## What the task asks
Restate all of the data exactly.

"""

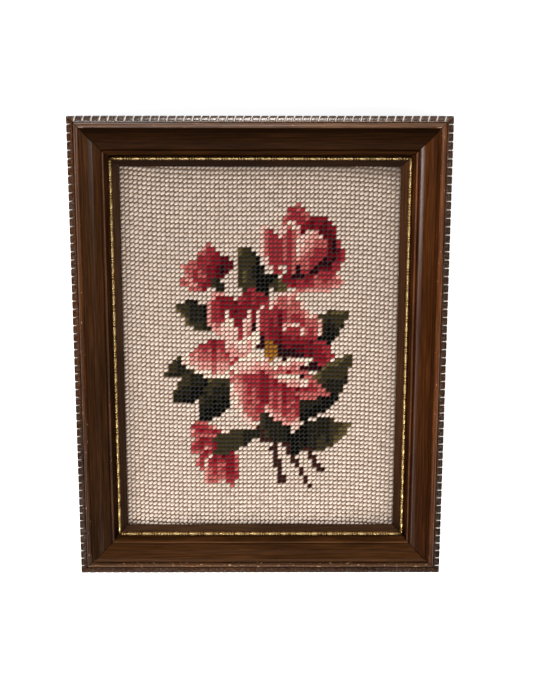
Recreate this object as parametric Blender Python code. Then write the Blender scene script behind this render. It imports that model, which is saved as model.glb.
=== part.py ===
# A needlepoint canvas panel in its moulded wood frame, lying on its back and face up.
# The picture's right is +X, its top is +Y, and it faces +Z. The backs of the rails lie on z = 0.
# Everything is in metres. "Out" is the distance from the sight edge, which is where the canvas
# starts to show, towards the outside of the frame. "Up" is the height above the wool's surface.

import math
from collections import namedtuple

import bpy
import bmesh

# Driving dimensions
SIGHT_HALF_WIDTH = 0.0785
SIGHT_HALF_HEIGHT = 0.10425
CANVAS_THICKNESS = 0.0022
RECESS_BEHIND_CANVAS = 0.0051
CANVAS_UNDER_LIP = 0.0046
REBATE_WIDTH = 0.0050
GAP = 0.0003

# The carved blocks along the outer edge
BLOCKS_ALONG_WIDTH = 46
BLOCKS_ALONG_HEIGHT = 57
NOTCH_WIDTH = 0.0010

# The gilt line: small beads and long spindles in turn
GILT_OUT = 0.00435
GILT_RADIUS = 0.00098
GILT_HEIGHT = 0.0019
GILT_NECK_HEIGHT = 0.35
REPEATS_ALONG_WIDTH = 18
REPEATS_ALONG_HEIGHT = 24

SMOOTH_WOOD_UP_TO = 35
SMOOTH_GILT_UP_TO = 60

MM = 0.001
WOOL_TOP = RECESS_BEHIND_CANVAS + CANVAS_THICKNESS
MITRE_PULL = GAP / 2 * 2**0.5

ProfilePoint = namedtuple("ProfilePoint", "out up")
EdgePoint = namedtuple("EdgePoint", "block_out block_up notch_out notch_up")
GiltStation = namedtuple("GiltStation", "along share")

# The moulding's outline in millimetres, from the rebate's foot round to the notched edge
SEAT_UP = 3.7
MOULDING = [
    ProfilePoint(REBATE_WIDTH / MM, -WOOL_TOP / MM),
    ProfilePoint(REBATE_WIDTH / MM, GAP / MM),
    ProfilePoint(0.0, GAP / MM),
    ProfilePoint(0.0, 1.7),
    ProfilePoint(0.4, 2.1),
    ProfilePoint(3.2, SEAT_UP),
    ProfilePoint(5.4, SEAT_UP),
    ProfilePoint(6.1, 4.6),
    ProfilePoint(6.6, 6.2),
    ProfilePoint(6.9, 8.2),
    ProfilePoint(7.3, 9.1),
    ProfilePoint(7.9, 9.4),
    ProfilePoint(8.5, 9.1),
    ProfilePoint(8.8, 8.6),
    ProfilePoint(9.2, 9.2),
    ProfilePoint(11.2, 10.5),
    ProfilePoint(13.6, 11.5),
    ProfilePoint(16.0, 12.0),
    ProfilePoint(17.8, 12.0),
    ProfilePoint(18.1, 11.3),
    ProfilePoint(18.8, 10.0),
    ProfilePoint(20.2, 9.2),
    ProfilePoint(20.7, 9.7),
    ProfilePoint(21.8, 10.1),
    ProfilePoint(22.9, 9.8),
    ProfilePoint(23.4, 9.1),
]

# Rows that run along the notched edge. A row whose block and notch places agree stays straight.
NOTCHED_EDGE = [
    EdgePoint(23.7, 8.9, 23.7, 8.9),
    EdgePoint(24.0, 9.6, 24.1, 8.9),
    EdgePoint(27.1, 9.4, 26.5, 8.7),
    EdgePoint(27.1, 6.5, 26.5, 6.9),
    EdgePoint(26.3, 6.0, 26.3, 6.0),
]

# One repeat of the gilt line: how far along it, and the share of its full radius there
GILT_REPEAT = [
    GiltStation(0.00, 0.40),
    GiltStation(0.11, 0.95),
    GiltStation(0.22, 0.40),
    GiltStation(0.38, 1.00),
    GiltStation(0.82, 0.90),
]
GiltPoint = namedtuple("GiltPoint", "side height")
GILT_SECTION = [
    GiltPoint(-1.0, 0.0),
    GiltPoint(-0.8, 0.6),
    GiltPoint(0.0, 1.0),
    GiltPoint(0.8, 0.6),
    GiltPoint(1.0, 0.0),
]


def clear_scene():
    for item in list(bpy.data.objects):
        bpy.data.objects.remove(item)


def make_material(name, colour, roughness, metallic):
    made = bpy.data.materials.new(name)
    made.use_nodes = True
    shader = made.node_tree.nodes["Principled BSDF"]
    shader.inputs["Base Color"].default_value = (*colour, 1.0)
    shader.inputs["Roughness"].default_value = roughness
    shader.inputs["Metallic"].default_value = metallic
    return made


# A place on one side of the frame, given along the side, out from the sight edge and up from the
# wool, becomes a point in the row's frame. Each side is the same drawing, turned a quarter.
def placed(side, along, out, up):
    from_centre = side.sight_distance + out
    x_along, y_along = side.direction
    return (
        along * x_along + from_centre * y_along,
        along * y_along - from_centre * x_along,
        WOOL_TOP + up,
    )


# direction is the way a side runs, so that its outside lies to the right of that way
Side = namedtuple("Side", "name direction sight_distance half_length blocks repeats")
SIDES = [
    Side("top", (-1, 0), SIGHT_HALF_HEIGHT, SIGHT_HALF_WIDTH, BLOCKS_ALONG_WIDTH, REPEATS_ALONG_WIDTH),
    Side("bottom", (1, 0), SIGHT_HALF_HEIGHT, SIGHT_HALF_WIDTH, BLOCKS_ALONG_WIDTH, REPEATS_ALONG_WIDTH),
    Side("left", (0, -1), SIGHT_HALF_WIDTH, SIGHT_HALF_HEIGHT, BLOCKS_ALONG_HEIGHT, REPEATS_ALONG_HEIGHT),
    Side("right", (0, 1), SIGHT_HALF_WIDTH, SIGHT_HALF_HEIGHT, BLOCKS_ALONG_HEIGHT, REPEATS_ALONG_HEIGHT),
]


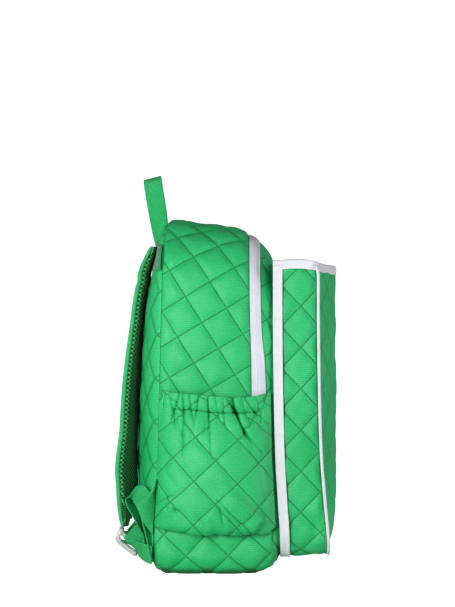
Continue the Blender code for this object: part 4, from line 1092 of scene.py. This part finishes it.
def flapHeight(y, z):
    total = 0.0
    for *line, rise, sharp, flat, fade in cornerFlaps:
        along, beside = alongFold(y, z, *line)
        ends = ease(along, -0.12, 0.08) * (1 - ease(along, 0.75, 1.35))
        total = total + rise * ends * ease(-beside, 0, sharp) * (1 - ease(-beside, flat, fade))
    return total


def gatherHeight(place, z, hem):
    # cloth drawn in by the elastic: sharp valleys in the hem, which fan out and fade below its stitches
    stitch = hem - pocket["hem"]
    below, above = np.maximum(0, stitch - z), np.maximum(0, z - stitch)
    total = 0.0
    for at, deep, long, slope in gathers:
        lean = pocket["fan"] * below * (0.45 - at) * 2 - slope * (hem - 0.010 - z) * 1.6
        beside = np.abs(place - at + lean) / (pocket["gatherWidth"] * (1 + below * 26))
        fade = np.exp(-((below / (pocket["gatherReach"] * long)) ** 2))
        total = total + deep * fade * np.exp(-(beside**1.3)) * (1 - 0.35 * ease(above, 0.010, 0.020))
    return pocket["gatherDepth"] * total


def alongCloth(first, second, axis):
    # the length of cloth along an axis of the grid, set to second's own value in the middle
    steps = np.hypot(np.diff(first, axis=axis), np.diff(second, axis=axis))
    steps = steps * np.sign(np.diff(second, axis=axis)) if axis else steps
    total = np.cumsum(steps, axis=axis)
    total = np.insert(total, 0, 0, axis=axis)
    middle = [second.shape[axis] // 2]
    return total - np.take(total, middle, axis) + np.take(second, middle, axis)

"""

## Written answer
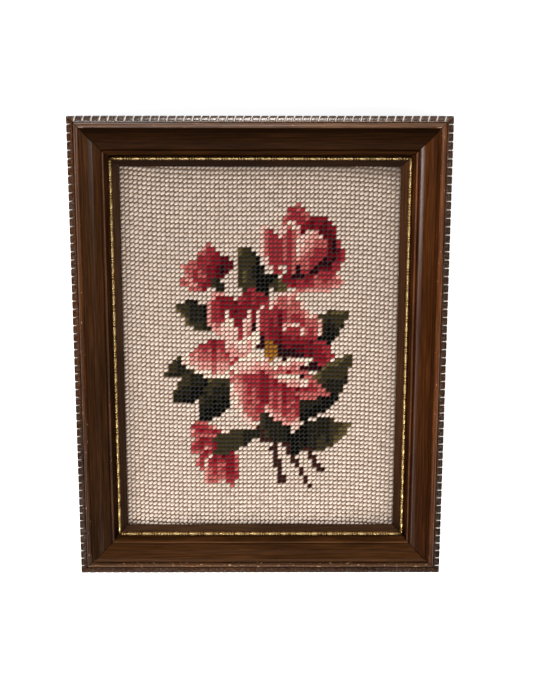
Recreate this object as parametric Blender Python code. Then write the Blender scene script behind this render. It imports that model, which is saved as model.glb.
=== part.py ===
# A needlepoint canvas panel in its moulded wood frame, lying on its back and face up.
# The picture's right is +X, its top is +Y, and it faces +Z. The backs of the rails lie on z = 0.
# Everything is in metres. "Out" is the distance from the sight edge, which is where the canvas
# starts to show, towards the outside of the frame. "Up" is the height above the wool's surface.

import math
from collections import namedtuple

import bpy
import bmesh

# Driving dimensions
SIGHT_HALF_WIDTH = 0.0785
SIGHT_HALF_HEIGHT = 0.10425
CANVAS_THICKNESS = 0.0022
RECESS_BEHIND_CANVAS = 0.0051
CANVAS_UNDER_LIP = 0.0046
REBATE_WIDTH = 0.0050
GAP = 0.0003

# The carved blocks along the outer edge
BLOCKS_ALONG_WIDTH = 46
BLOCKS_ALONG_HEIGHT = 57
NOTCH_WIDTH = 0.0010

# The gilt line: small beads and long spindles in turn
GILT_OUT = 0.00435
GILT_RADIUS = 0.00098
GILT_HEIGHT = 0.0019
GILT_NECK_HEIGHT = 0.35
REPEATS_ALONG_WIDTH = 18
REPEATS_ALONG_HEIGHT = 24

SMOOTH_WOOD_UP_TO = 35
SMOOTH_GILT_UP_TO = 60

MM = 0.001
WOOL_TOP = RECESS_BEHIND_CANVAS + CANVAS_THICKNESS
MITRE_PULL = GAP / 2 * 2**0.5

ProfilePoint = namedtuple("ProfilePoint", "out up")
EdgePoint = namedtuple("EdgePoint", "block_out block_up notch_out notch_up")
GiltStation = namedtuple("GiltStation", "along share")

# The moulding's outline in millimetres, from the rebate's foot round to the notched edge
SEAT_UP = 3.7
MOULDING = [
    ProfilePoint(REBATE_WIDTH / MM, -WOOL_TOP / MM),
    ProfilePoint(REBATE_WIDTH / MM, GAP / MM),
    ProfilePoint(0.0, GAP / MM),
    ProfilePoint(0.0, 1.7),
    ProfilePoint(0.4, 2.1),
    ProfilePoint(3.2, SEAT_UP),
    ProfilePoint(5.4, SEAT_UP),
    ProfilePoint(6.1, 4.6),
    ProfilePoint(6.6, 6.2),
    ProfilePoint(6.9, 8.2),
    ProfilePoint(7.3, 9.1),
    ProfilePoint(7.9, 9.4),
    ProfilePoint(8.5, 9.1),
    ProfilePoint(8.8, 8.6),
    ProfilePoint(9.2, 9.2),
    ProfilePoint(11.2, 10.5),
    ProfilePoint(13.6, 11.5),
    ProfilePoint(16.0, 12.0),
    ProfilePoint(17.8, 12.0),
    ProfilePoint(18.1, 11.3),
    ProfilePoint(18.8, 10.0),
    ProfilePoint(20.2, 9.2),
    ProfilePoint(20.7, 9.7),
    ProfilePoint(21.8, 10.1),
    ProfilePoint(22.9, 9.8),
    ProfilePoint(23.4, 9.1),
]

# Rows that run along the notched edge. A row whose block and notch places agree stays straight.
NOTCHED_EDGE = [
    EdgePoint(23.7, 8.9, 23.7, 8.9),
    EdgePoint(24.0, 9.6, 24.1, 8.9),
    EdgePoint(27.1, 9.4, 26.5, 8.7),
    EdgePoint(27.1, 6.5, 26.5, 6.9),
    EdgePoint(26.3, 6.0, 26.3, 6.0),
]

# One repeat of the gilt line: how far along it, and the share of its full radius there
GILT_REPEAT = [
    GiltStation(0.00, 0.40),
    GiltStation(0.11, 0.95),
    GiltStation(0.22, 0.40),
    GiltStation(0.38, 1.00),
    GiltStation(0.82, 0.90),
]
GiltPoint = namedtuple("GiltPoint", "side height")
GILT_SECTION = [
    GiltPoint(-1.0, 0.0),
    GiltPoint(-0.8, 0.6),
    GiltPoint(0.0, 1.0),
    GiltPoint(0.8, 0.6),
    GiltPoint(1.0, 0.0),
]


def clear_scene():
    for item in list(bpy.data.objects):
        bpy.data.objects.remove(item)


def make_material(name, colour, roughness, metallic):
    made = bpy.data.materials.new(name)
    made.use_nodes = True
    shader = made.node_tree.nodes["Principled BSDF"]
    shader.inputs["Base Color"].default_value = (*colour, 1.0)
    shader.inputs["Roughness"].default_value = roughness
    shader.inputs["Metallic"].default_value = metallic
    return made


# A place on one side of the frame, given along the side, out from the sight edge and up from the
# wool, becomes a point in the row's frame. Each side is the same drawing, turned a quarter.
def placed(side, along, out, up):
    from_centre = side.sight_distance + out
    x_along, y_along = side.direction
    return (
        along * x_along + from_centre * y_along,
        along * y_along - from_centre * x_along,
        WOOL_TOP + up,
    )


# direction is the way a side runs, so that its outside lies to the right of that way
Side = namedtuple("Side", "name direction sight_distance half_length blocks repeats")
SIDES = [
    Side("top", (-1, 0), SIGHT_HALF_HEIGHT, SIGHT_HALF_WIDTH, BLOCKS_ALONG_WIDTH, REPEATS_ALONG_WIDTH),
    Side("bottom", (1, 0), SIGHT_HALF_HEIGHT, SIGHT_HALF_WIDTH, BLOCKS_ALONG_WIDTH, REPEATS_ALONG_WIDTH),
    Side("left", (0, -1), SIGHT_HALF_WIDTH, SIGHT_HALF_HEIGHT, BLOCKS_ALONG_HEIGHT, REPEATS_ALONG_HEIGHT),
    Side("right", (0, 1), SIGHT_HALF_WIDTH, SIGHT_HALF_HEIGHT, BLOCKS_ALONG_HEIGHT, REPEATS_ALONG_HEIGHT),
]


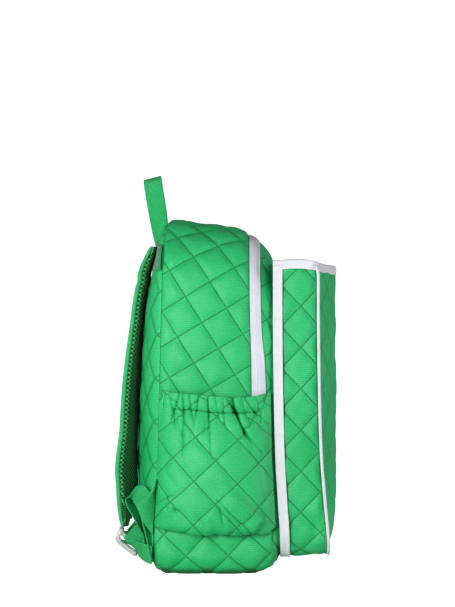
Continue the Blender code for this object: part 4, from line 1092 of scene.py. This part finishes it.
def flapHeight(y, z):
    total = 0.0
    for *line, rise, sharp, flat, fade in cornerFlaps:
        along, beside = alongFold(y, z, *line)
        ends = ease(along, -0.12, 0.08) * (1 - ease(along, 0.75, 1.35))
        total = total + rise * ends * ease(-beside, 0, sharp) * (1 - ease(-beside, flat, fade))
    return total


def gatherHeight(place, z, hem):
    # cloth drawn in by the elastic: sharp valleys in the hem, which fan out and fade below its stitches
    stitch = hem - pocket["hem"]
    below, above = np.maximum(0, stitch - z), np.maximum(0, z - stitch)
    total = 0.0
    for at, deep, long, slope in gathers:
        lean = pocket["fan"] * below * (0.45 - at) * 2 - slope * (hem - 0.010 - z) * 1.6
        beside = np.abs(place - at + lean) / (pocket["gatherWidth"] * (1 + below * 26))
        fade = np.exp(-((below / (pocket["gatherReach"] * long)) ** 2))
        total = total + deep * fade * np.exp(-(beside**1.3)) * (1 - 0.35 * ease(above, 0.010, 0.020))
    return pocket["gatherDepth"] * total


def alongCloth(first, second, axis):
    # the length of cloth along an axis of the grid, set to second's own value in the middle
    steps = np.hypot(np.diff(first, axis=axis), np.diff(second, axis=axis))
    steps = steps * np.sign(np.diff(second, axis=axis)) if axis else steps
    total = np.cumsum(steps, axis=axis)
    total = np.insert(total, 0, 0, axis=axis)
    middle = [second.shape[axis] // 2]
    return total - np.take(total, middle, axis) + np.take(second, middle, axis)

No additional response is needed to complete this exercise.